How this skill works

The skill explains how oha issues requests according to target QPS, concurrent connections, or total request counts while measuring latency with coordinated omission correction enabled by default. It covers real-time TUI feedback and JSON output for automated parsing, plus flags to control HTTP version, headers, bodies, timeouts, and keep-alive.
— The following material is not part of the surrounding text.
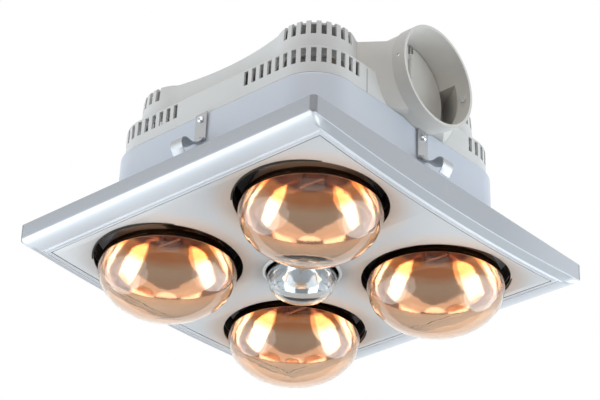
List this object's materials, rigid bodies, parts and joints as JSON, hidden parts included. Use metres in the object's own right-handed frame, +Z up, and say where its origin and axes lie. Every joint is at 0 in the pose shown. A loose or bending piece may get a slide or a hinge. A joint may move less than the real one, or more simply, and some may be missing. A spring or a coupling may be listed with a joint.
{
  "type": "ceiling_heat_lamp_unit",
  "caption": "Square ceiling unit with infrared reflector lamps round a centre light, a crowned silver fascia, a slotted upper housing with an exhaust fan, and a round duct spigot on one side",
  "frame": {"origin": "Middle of the ceiling plane, on the top face of the flange", "axes": "+Z points up into the ceiling space, +X points out through the duct spigot, +Y completes a right-handed frame"},
  "size_m": [0.352, 0.372, 0.2464],
  "materials": {
    "frame_paint": "satin silver-white paint with a fine lacquer",
    "panel_paint": "flat silver-grey paint",
    "skirt_steel": "pale blue-grey coated sheet, satin",
    "upper_shell": "off-white moulded plastic, fine grain",
    "spigot_plastic": "warm grey moulded plastic",
    "shield_black": "black heat-proof enamel",
    "sheet_steel": "bright zinc-plated sheet",
    "clip_steel": "bright nickel-plated spring steel",
    "screw_steel": "bright plated screws",
    "lamp_glass": "amber-tinted clear glass",
    "lamp_mirror": "vacuum-coated mirror, warm",
    "light_glass": "clear glass with a faint green tint",
    "light_mirror": "vacuum-coated mirror",
    "ring_white": "gloss white moulded ring",
    "cap_brass": "bright rolled thread",
    "filament_wire": "bare support wire on a glass stem",
    "holder_ceramic": "glazed ceramic",
    "scroll_plastic": "grey moulded plastic",
    "wheel_plastic": "white moulded plastic",
    "motor_paint": "dark grey enamel",
    "shaft_steel": "ground steel",
    "nut_brass": "turned brass",
    "capacitor_case": "moulded case",
    "terminal_plastic": "white moulded plastic",
    "gland_nylon": "black nylon"
  },
  "bodies": {
    "housing": {"lower_housing": "skirt_steel", "upper_housing": "upper_shell", "heat_shield": "shield_black", "lamp_tray": "sheet_steel", "fan_scroll": "scroll_plastic", "duct_spigot": "spigot_plastic", "spigot_screws": "screw_steel", "motor_body": "motor_paint", "motor_bracket": "sheet_steel", "run_capacitor": "capacitor_case", "capacitor_clip": "sheet_steel", "terminal_block": "terminal_plastic", "cable_gland": "gland_nylon", "gland_nut": "gland_nylon", "housing_screws": "screw_steel", "clip_plates": "clip_steel", "clip_screws": "screw_steel", "lamp_holder_1": "holder_ceramic", "lamp_holder_2": "holder_ceramic", "lamp_holder_3": "holder_ceramic", "lamp_holder_4": "holder_ceramic", "light_holder": "holder_ceramic", "light_bracket": "sheet_steel", "damper_pin": "shaft_steel"},
    "fascia": {"fascia_frame": "frame_paint", "fascia_panel": "panel_paint", "light_ring": "ring_white", "fascia_catches": "sheet_steel"},
    "lamp_1": {"lamp_1_glass": "lamp_glass", "lamp_1_mirror": "lamp_mirror", "lamp_1_cap": "cap_brass", "lamp_1_filament": "filament_wire"},
    "lamp_2": {"lamp_2_glass": "lamp_glass", "lamp_2_mirror": "lamp_mirror", "lamp_2_cap": "cap_brass", "lamp_2_filament": "filament_wire"},
    "lamp_3": {"lamp_3_glass": "lamp_glass", "lamp_3_mirror": "lamp_mirror", "lamp_3_cap": "cap_brass", "lamp_3_filament": "filament_wire"},
    "lamp_4": {"lamp_4_glass": "lamp_glass", "lamp_4_mirror": "lamp_mirror", "lamp_4_cap": "cap_brass", "lamp_4_filament": "filament_wire"},
    "centre_light": {"light_glass": "light_glass", "light_mirror": "light_mirror", "light_cap": "cap_brass", "light_filament": "filament_wire"},
    "fan_rotor": {"fan_wheel": "wheel_plastic", "fan_shaft": "shaft_steel", "wheel_nut": "nut_brass"},
    "flap_left": {"damper_flap_left": "spigot_plastic"},
    "flap_right": {"damper_flap_right": "spigot_plastic"},
    "clip_1": {"clip_arm_1": "clip_steel"},
    "clip_2": {"clip_arm_2": "clip_steel"},
    "clip_3": {"clip_arm_3": "clip_steel"},
    "clip_4": {"clip_arm_4": "clip_steel"}
  },
  "joints": [
    {"name": "fascia_drop", "type": "slide", "parent": "housing", "child": "fascia", "axis": [0, 0, -1], "range_m": [0, 0.08]},
    {"name": "fan_spin", "type": "hinge", "parent": "housing", "child": "fan_rotor", "pos_m": [0, 0, 0.1], "axis": [0, 0, 1], "continuous": true},
    {"name": "flap_left_swing", "type": "hinge", "parent": "housing", "child": "flap_left", "pos_m": [0.1233, 0, 0.1205], "axis": [0, 0, -1], "range_deg": [0, 65], "stiffness_Nm_per_rad": 0.002},
    {"name": "flap_right_swing", "type": "hinge", "parent": "housing", "child": "flap_right", "pos_m": [0.1233, 0, 0.1205], "axis": [0, 0, -1], "range_deg": [-65, 0], "stiffness_Nm_per_rad": 0.002},
    {"name": "lamp_1_unscrew", "type": "hinge", "parent": "housing", "child": "lamp_1", "pos_m": [0.0855, -0.0855, 0.08], "axis": [0, 0, -1], "range_deg": [0, 900]},
    {"name": "lamp_2_unscrew", "type": "hinge", "parent": "housing", "child": "lamp_2", "pos_m": [-0.0855, -0.0855, 0.08], "axis": [0, 0, -1], "range_deg": [0, 900]},
    {"name": "lamp_3_unscrew", "type": "hinge", "parent": "housing", "child": "lamp_3", "pos_m": [0.0855, 0.0855, 0.08], "axis": [0, 0, -1], "range_deg": [0, 900]},
    {"name": "lamp_4_unscrew", "type": "hinge", "parent": "housing", "child": "lamp_4", "pos_m": [-0.0855, 0.0855, 0.08], "axis": [0, 0, -1], "range_deg": [0, 900]},
    {"name": "light_unscrew", "type": "hinge", "parent": "housing", "child": "centre_light", "pos_m": [0, 0, 0.03], "axis": [0, 0, -1], "range_deg": [0, 900]},
    {"name": "clip_1_fold", "type": "hinge", "parent": "housing", "child": "clip_1", "pos_m": [-0.004, 0.1372, 0.0478], "axis": [1, 0, 0], "range_deg": [0, 30], "stiffness_Nm_per_rad": 0.05},
    {"name": "clip_2_fold", "type": "hinge", "parent": "housing", "child": "clip_2", "pos_m": [0.1372, 0.004, 0.0428], "axis": [0, -1, 0], "range_deg": [0, 30], "stiffness_Nm_per_rad": 0.05},
    {"name": "clip_3_fold", "type": "hinge", "parent": "housing", "child": "clip_3", "pos_m": [-0.004, -0.1372, 0.0478], "axis": [-1, 0, 0], "range_deg": [0, 30], "stiffness_Nm_per_rad": 0.05},
    {"name": "clip_4_fold", "type": "hinge", "parent": "housing", "child": "clip_4", "pos_m": [-0.1372, 0, 0.0478], "axis": [0, 1, 0], "range_deg": [0, 30], "stiffness_Nm_per_rad": 0.05}
  ],
  "couplings": [
    {"joint": "flap_right_swing", "follows": "flap_left_swing", "ratio": -1}
  ]
}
Examples include transient health checks, sustained RPS runs, and scripted QPS sweeps to find breaking points.

When to use it

  • Validate real user latency under load where queuing matters (coordinated omission).
  • Run quick ad-hoc health checks or sustained RPS tests against an API endpoint.
  • Integrate load tests into CI/CD with machine-readable JSON output.
  • Compare behavior across HTTP/1.1, HTTP/2, and experimental HTTP/3 endpoints.
  • Benchmark service capacity and identify p99 tail latency issues.

Best practices

  • Enable latency correction (default) to avoid optimistic latency numbers from coordinated omission.
  • Disable the TUI and use --json in CI to produce stable, parseable outputs.
  • Target realistic QPS and connection counts that reflect production traffic patterns.
  • Measure tail percentiles (p90/p99/p99.9) in addition to p50 for SLA evaluation.
  • Run incremental QPS sweeps to locate saturation points rather than a single max test.

Example use cases

  • Quick health check: oha --no-tui -n 100 -c 10 https://api.example.com/health
  • Sustained 5-minute load: oha -z 5m -q 100 -c 50 https://api.example.com/endpoint
  • Find breaking point via looped QPS tests and parse summaries with jq.
  • Compare latency correction on/off to demonstrate coordinated omission effects.
  • CI pipeline: oha --no-tui -j -z 30s -q 100 https://api.example.com/health | jq '.summary'

FAQ

Why enable latency correction?

Latency correction accounts for scheduled requests that were delayed by queuing, revealing true user-facing tail latency instead of optimistic figures.

When should I disable the TUI?

Disable the TUI for automated scripts, CI pipelines, or when you need stable JSON output for parsing.